I had thought that staying in San Francisco might mean I'd see some of it, unfortunately work was intense, so I mostly saw the inside of Caltrains and a couple of interesting restaurants, but hey, good food and I'm happy. Uniformly fantastic coffee too and I'm ecstatic.

Wow, the food. I'll put it like this - I rarely, very rarely, oh so rarely leave food behind me, but was defeated two meals straight, dinner and breakfast, and I'm a big fan of Irish breakfasts so you can imagine what kind of monster the Big Breakfast Burrito was.

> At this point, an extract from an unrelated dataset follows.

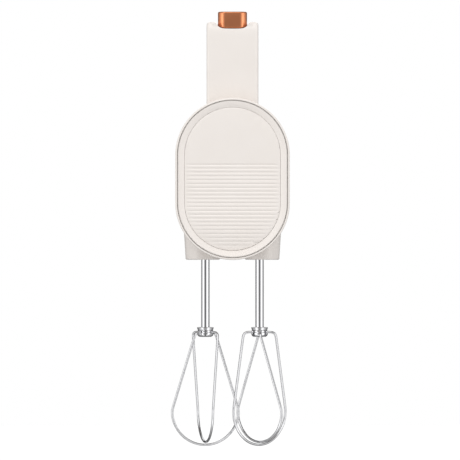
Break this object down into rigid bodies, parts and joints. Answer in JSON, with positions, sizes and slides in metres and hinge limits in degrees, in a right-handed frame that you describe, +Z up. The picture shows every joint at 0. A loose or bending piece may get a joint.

People seem super-friendly if you're straight over from Finland. Strangers and wait-staff will initiate conversation at will or over trivialities, and assume a level of friendliness that's initially slightly disconcerting if you're used to how things work over here. Of course, I'm pretty certain this is how I come across in Finland. There's a massive dose of spoken formality too - "sir" and "ma'am" you don't get here either, nor in Dublin for that matter.

The usual self-evidents:
1) Everyone drives everywhere. It's at most a 15 minute walk from the train-station to work. I was considered crazy for walking, and kind people went out of their way to drop me off despite my protests.
2) Many people are terrifically fat - you can guess this when you see defibrillators lining the arrival terminal walls.
3) This ain't no social society - I hadn't seen anyone eat from a bin in a long time. Fish in a bin for empties to return for coins for booze yes, fish for dinner, no.
4) A certain sense of paranoia abounds. At every train station, and at the airports you get "if you notice suspicious activity..." messages, and you're constantly reminded "we're at Homeland Security Threat Level Orange".